I've GMed a lot of, and played a bit of, high level FRPGing - AD&D, Rolemaster, 4e D&D.
4e D&D worked well, and to me it seemed pretty well designed. There is a fairly clear progression of effects, eg from slow or prone on Heroic tier encounter powers to Dominate on an upper Epic tier encounter power. Epic destinies establish a clear logic and place in the world for high level PCs.
The high level NPCs and creatures in the MMs were a bit underdone, at least for my group, but I didn't find it overly much work to build variants that had a bit more condition removal/avoidance (using creatures like the MV dragons, and hydras, as inspiration) but didn't simply shut down the players' successful abilities.

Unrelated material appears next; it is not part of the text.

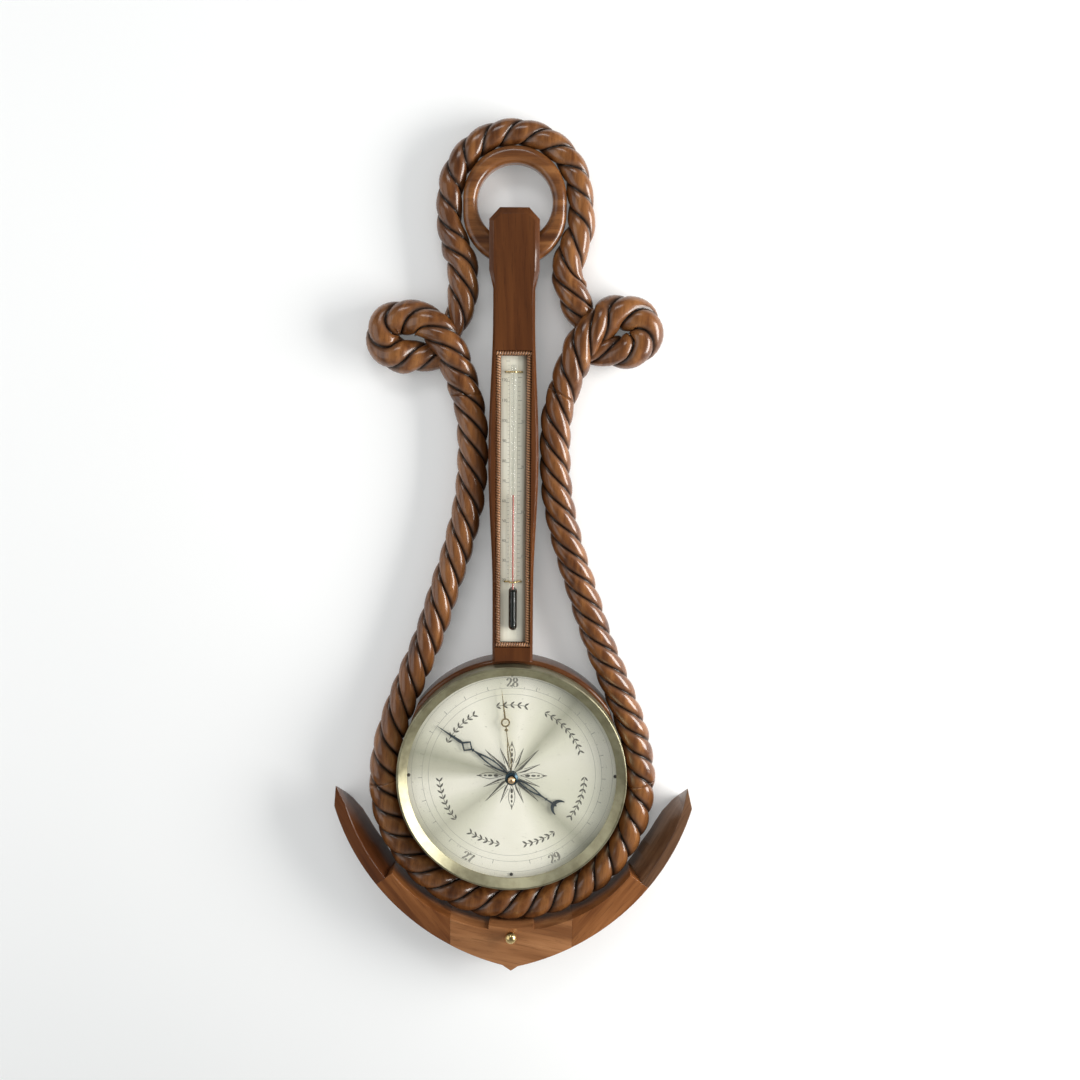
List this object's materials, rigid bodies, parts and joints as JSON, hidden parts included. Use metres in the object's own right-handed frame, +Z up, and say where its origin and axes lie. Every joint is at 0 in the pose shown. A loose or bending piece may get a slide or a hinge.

I did use the full suite of tools in the 4e toolbox: for combat, I liberally used minions and swarms to reflect low level NPCs/creatures; in skill challenges, I established fiction and stakes that matched the tiers of play - eg no epic tier PCs haggling with tavern keepers over the price of a meal.
You can't make a FRPG simple, yet high power, and stick to D&D conventions for how actions are declared and resolved, how combat is handled, etc.
A game like Agon 2e is simple, and can be high-powered. But it completely avoids all the D&D-isms. Its play is almost nothing like a wargame.